* _Entries with model source code_

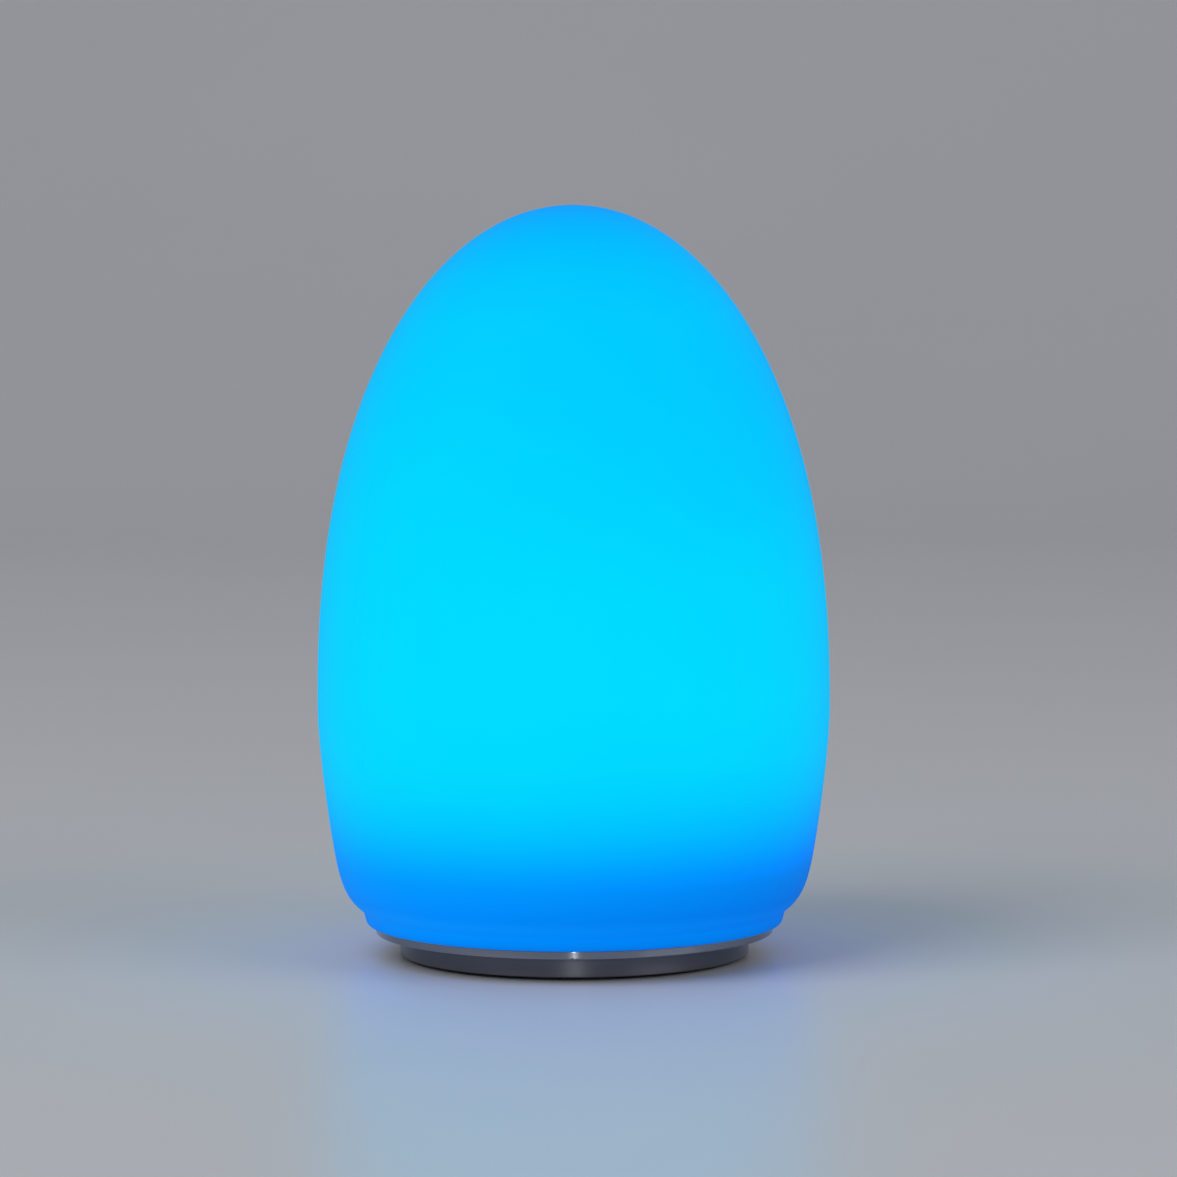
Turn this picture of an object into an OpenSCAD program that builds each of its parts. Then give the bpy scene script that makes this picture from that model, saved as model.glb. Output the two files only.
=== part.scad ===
// Egg-shaped cordless mood light: an opal glass egg on a thin steel trim ring
// and a narrow plastic foot, with the battery, charging port, switch, remote
// receiver and ring of colour diodes that make it work. Millimetres, Z up,
// table at Z = 0, the front of the lamp towards -Y.

/* [Shade] */
// Height of the whole lamp, table to tip
lamp_h = 150; // [120:1:200]
// Radius of the egg where it is widest
egg_r = 51.15; // [40:0.05:70]
// Height of the widest level
widest_z = 50; // [35:1:80]
// Roundness of the upper half along its height
up_p = 2.28; // [1.8:0.01:3]
// Roundness of the upper half across its width
up_q = 2.014; // [1.8:0.001:3]
// Gentle narrowing of the lower half
low_a = 0.1065; // [0.02:0.0005:0.2]
// Sharp tuck-in just above the neck
low_b = 0.0925; // [0.02:0.0005:0.2]
// How late the tuck-in starts
low_n = 14; // [4:1:24]
// Level that the lower curve aims for
neck_z = 8.6; // [6:0.1:14]
// Wall of the opal glass
glass_t = 2.5; // [1.5:0.1:4]
// Inside radius of the short neck below the egg
lip_in_r = 38.4; // [30:0.1:45]
// Radius of the neck's side just above its rounded edge
lip_r = 41.5; // [35:0.1:50]
// Rounding of the neck's lower edge
lip_round = 1; // [0.3:0.1:1.4]

/* [Trim ring] */
// Radius of the steel ring's visible edge
ring_r = 39.8; // [34:0.1:48]
// Underside of the steel ring
ring_z = 4.9; // [3:0.1:8]
// Thickness of the steel ring
ring_t = 1.75; // [0.8:0.05:3]
// Height of the collar that centres the glass
collar_h = 2.8; // [1:0.1:5]

/* [Base] */
// Radius of the narrow foot
foot_r = 34.9; // [28:0.1:40]
// Rounding of the foot's lower edge
foot_round = 0.3; // [0.2:0.1:1]
// Gap between the table and the foot's lower edge
foot_gap = 0.6; // [0.3:0.1:2]
// Radius of the tub that rises inside the glass
tub_r = 33.2; // [26:0.1:38]
// Wall of the tub
tub_t = 2.2; // [1.5:0.1:3]
// Top of the deck that carries the light board
deck_z = 24; // [22:0.5:40]
// Thickness of the deck
deck_t = 2; // [1.5:0.1:3]

/* [Bottom cover] */
// Underside of the cover
cover_z = 1; // [0.8:0.1:2]
// Thickness of the cover
cover_t = 2.2; // [1.8:0.1:3]
// Radius of the circle of cover screws
screw_pcd_r = 28; // [24:0.5:29]
// Radius of the circle of rubber feet
feet_pcd_r = 27; // [20:0.5:27]
// Radius of one rubber foot
foot_pad_r = 4; // [2:0.1:6]

/* [Power button] */
// Position of the button across the lamp
button_x = -8; // [-12:0.5:0]
// Position of the button, front to back
button_y = -13; // [-16:0.5:-10]
// Radius of the button cap
button_r = 4.2; // [3:0.1:5]
// How far the button travels
button_travel = 1; // [0.5:0.1:1.5]

/* [Charging port] */
// Position of the port across the lamp
port_x = 8; // [6:0.5:9]
// Position of the port, front to back
port_y = -13; // [-16:0.5:-10]
// Hinge line of the port's door
door_hinge_x = 13; // [12:0.1:14]
// Width of the port's door along its hinge
door_w = 12; // [10:0.5:13]

/* [Control board] */
// Underside of the control board
board_z = 9; // [7:0.5:12]
// Thickness of the boards
board_t = 1.2; // [0.8:0.1:1.6]

/* [Battery] */
// Radius of the lithium cell
cell_r = 7.1; // [6:0.1:9]
// Length of the lithium cell
cell_l = 49.2; // [40:0.1:50]
// Height of the cell's axis
cell_z = 14.5; // [12:0.1:16]
// Position of the cell's axis, front to back
cell_y = 10; // [8:0.5:12]

/* [Light board] */
// Radius of the light board
led_r = 29; // [20:0.5:32]
// Radius of the circle of colour diodes
led_pcd_r = 17; // [10:0.5:24]
// Number of diodes on that circle
led_count = 6; // [3:1:8]

/* [Hidden] */
ring_top = ring_z + ring_t;
cover_top = cover_z + cover_t;
tub_in = tub_r - tub_t;
cover_r = foot_r - 2.75;
led_top = deck_z + 1.6;
board_top = board_z + board_t;
v_end = 0.98;
hinge_z = cover_z + 0.95;
posts = [[-16.5, -20.5], [16.5, -20.5], [-16.5, -5.5], [16.5, -5.5]];

// ---- curve of the egg, as radius and height ----
function up_pt(t) = t >= 90 ? [0, lamp_h] :
  [egg_r * pow(cos(t), 2 / up_q), widest_z + (lamp_h - widest_z) * pow(sin(t), 2 / up_p)];
function up_nrm(t) = t >= 90 ? [0, 1] : let(s = max(sin(t), 0.001), c = cos(t),
  dr = -egg_r * 2 / up_q * pow(c, 2 / up_q - 1) * s,
  dz = (lamp_h - widest_z) * 2 / up_p * pow(s, 2 / up_p - 1) * c) [dz, -dr] / norm([dz, dr]);
function lo_pt(v) = [egg_r * (1 - low_a * pow(v, 1.5) - low_b * pow(v, low_n)),
  widest_z - (widest_z - neck_z) * v];
function lo_nrm(v) = let(g = egg_r * (1.5 * low_a * pow(v, 0.5) + low_n * low_b * pow(v, low_n - 1))
  / (widest_z - neck_z)) [1, -g] / norm([1, g]);
low_steps = 13;
up_steps = 20;
function low_v(i, end) = end * (1 - pow(1 - i / low_steps, 1.7));

module ring_of(r0, r1, z0, z1) {
  translate([0, 0, z0]) difference() {
    cylinder(r = r1, h = z1 - z0, $fn = 72);
    translate([0, 0, -1]) cylinder(r = r0, h = z1 - z0 + 2, $fn = 72);
  }
}

module box(size, at) { translate(at - [size[0] / 2, size[1] / 2, 0]) cube(size); }

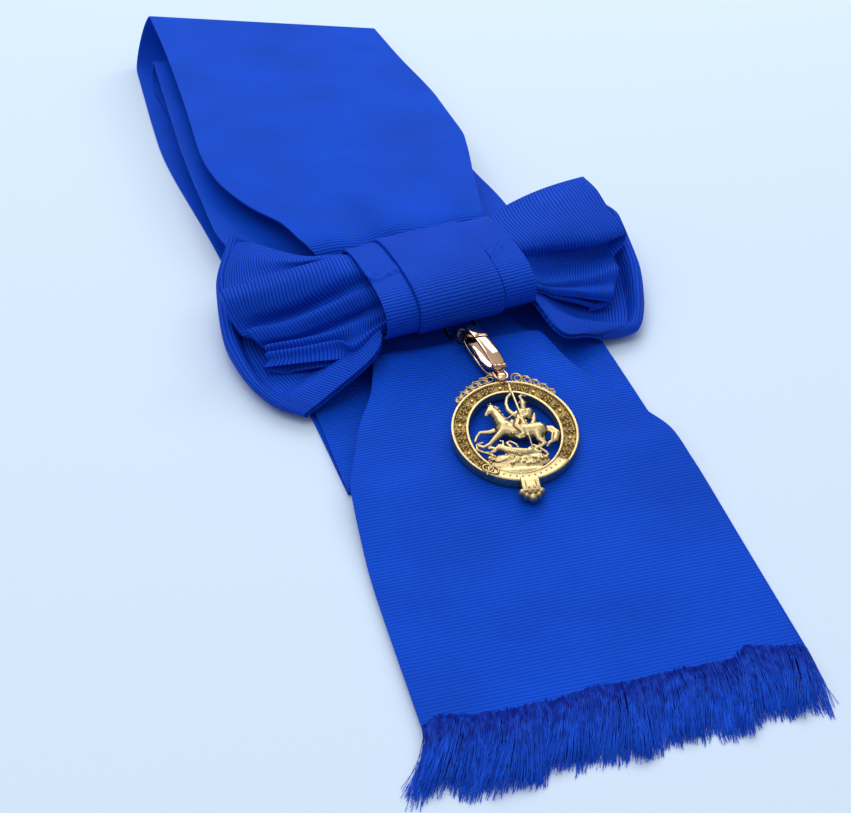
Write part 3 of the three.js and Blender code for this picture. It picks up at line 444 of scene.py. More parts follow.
INNER_BULGE = 6.0


def shoulder_loop():
    top = ply(TOP_PLY, 3, 150)
    bottom = ply(BOTTOM_PLY, 0, 60)
    third = ply(THIRD_PLY, 1, 60)
    second = ply(SECOND_PLY, 2, 90)
    parts = [top, turn(top, bottom, FAR_BULGE, 16), bottom, turn(bottom, third, -FAR_BULGE, 8), third,
             turn(third, second, INNER_BULGE, 12), second]
    net = strip(parts, 48, 2.5)
    plain = 0.25 + 2.0 * np.exp(-(np.maximum(net[..., 1] - 8, 0) / 13) ** 2)
    return riband("shoulder_loop_riband", net, SILK, "sash_loop", ribs=plain)


# Columns of a tail row: along, left, right, step, up, pleat
FRONT_TAIL = [
    (0, -0.27, 0.17, 3, 0, 0), (CREST * 0.537, -0.295, 0.2, 3, 0, 0),
    (CREST * 0.707, -0.302, 0.22, 3, 0.1, 0), (CREST * 0.854, -0.308, 0.235, 3, 0.8, 0.3),
    (CREST, -0.315, 0.248, 3, 1, 0.4), (0.3, -0.35, 0.285, 3, 0.72, 0.4),
    (0.4, -0.415, 0.355, 3, 0.48, 0.3), (0.5, -0.462, 0.44, 3, 0.2, 0.15), (0.58, -0.495, 0.49, 3, 0.05, 0),
    (0.7, -0.506, 0.503, 1.9, 0, 0), (0.85, -0.512, 0.503, 1, 0, 0), (HEM, -0.5, 0.503, 1, 0, 0),
]
REAR_TAIL = [
    (0, -0.26, 0.17, 2, 0, 0), (0.165, -0.3, 0.215, 2, 0, 0), (0.25, -0.33, 0.26, 2, 0, 0),
    (0.35, -0.37, 0.345, 1.8, 0, 0), (0.45, -0.425, 0.44, 1.4, 0, 0), (0.57, -0.47, 0.502, 0.9, 0, 0),
    (0.66, -0.48, 0.518, 0.4, 0, 0), (0.72, -0.48, 0.522, 0, 0, 0), (0.9, -0.485, 0.52, 0, 0, 0),
    (HEM, -0.485, 0.518, 0, 0, 0),
]


def tail(name, rows, node, count, waves):
    """A hanging end, laid over its fold to the hem."""
    t = eased(rows, np.linspace(0, 1, count))
    base = FIRST + t[:, 3] * LAYER + t[:, 4] * TAIL_CREST
    y = -t[:, 0] * TAIL_LONG - TAIL_START
    part = (np.stack([t[:, 1] * WIDTH, y, base], 1), np.stack([t[:, 2] * WIDTH, y, base], 1), t[:, 5])
    net = strip([part], 60, waves)
    return riband(name, net, SILK, node,
                  ribs=0.7 + 1.1 * smoothstep(-100, -50, net[..., 1]))


# How far the unravelled threads reach up over the cut edge: x, mm above it
HEM_WAVE = [
    (-50, 1.2), (-45, 3.2), (-37, 1.2), (-28, 0.5), (-16, 0.6), (-5, 1.8), (5, 1.2), (16, 1.5), (31, 1.2),
    (36, 4.6), (42, 2.6), (48, 1.2), (52, 1.0),
]


def fringe(name, node, left, right, resting, lift, count, phase, long=22.5):
    """Loose threads from the cut end, each a thin three-sided yarn that tapers to its tip. They start on
    the ply that resting counts, rise by lift where a lock stands up, and are up to long, in mm."""
    head = -TAIL_START - TAIL_LONG * HEM
    across = np.sort(rng.uniform(left, right, count))
    length = long * rng.uniform(0.8, 1.0, count) * (0.93 + 0.07 * np.sin(across * 0.21 + phase))
    # threads fan out to the left, in locks
    lean = (across - right) * 0.05 - 3.6 + np.sin(across * 0.5 + phase) * 1.6 + rng.normal(0, 1.1, count)
    wave = 0.5 + 0.5 * np.sin(across * 0.42 + phase)
    level_at = FIRST + resting * LAYER + rng.uniform(0.1, 0.75, count)
    hem_x, hem_y = zip(*HEM_WAVE)
    ragged = np.interp(across, hem_x, hem_y) + rng.normal(0, 0.35, count)
    stations = np.linspace(0, 1, 6)
    girth = rng.uniform(0.13, 0.22, count)
    points, faces, uvs = [], [], []
    ring = 3
    for k in range(count):
        first = len(points)
        for s in stations:
            x = across[k] + lean[k] * s ** 1.4 + 0.35 * math.sin(s * 5 + k)
            y = head + ragged[k] - length[k] * s
            z = level_at[k] + lift * wave[k] * math.sin(math.pi * s * 0.8) * (1 - 0.2 * s)
            z = max(z - (level_at[k] - 0.35) * s ** 1.5, 0.3)
            r = girth[k] * (1 - 0.45 * s)
            for c in range(ring):
                angle = 2 * math.pi * c / ring + k
                points.append((x + r * math.cos(angle), y, z + r * math.sin(angle)))
                uvs.append((across[k] * 0.1, s))
        for i in range(len(stations) - 1):
            for c in range(ring):
                a = first + i * ring + c
                b = first + i * ring + (c + 1) % ring
                faces.append((a, a + ring, b + ring, b))
        faces.append(tuple(first + c for c in range(ring)))
        end = first + (len(stations) - 1) * ring
        faces.append((end + 2, end + 1, end))
    mesh = bpy.data.meshes.new(name)
    mesh.from_pydata(((np.array(points) + SHIFT) * MM).tolist(), [], faces)
    piece = woven(name, mesh, np.array(uvs)[corners(mesh)], YARN)
    tie(piece, "sash", node)
    return piece


def smoothstep(low, high, value):
    t = np.clip((value - low) / (high - low), 0, 1)
    return t * t * (3 - 2 * t)


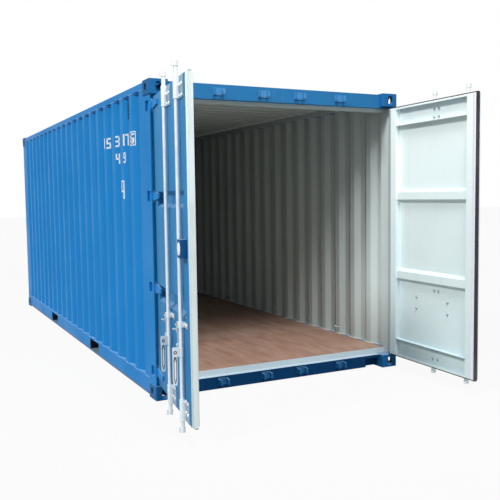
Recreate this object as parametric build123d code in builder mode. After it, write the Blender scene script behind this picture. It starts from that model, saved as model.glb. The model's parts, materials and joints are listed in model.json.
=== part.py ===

* _WRITTEN INSTRUCTION_
Starting with the line that contains "Recreate this object", output every line through the end of the listing above, unchanged.

* _RESPONSE_
Recreate this object as parametric build123d code in builder mode. After it, write the Blender scene script behind this picture. It starts from that model, saved as model.glb. The model's parts, materials and joints are listed in model.json.
=== part.py ===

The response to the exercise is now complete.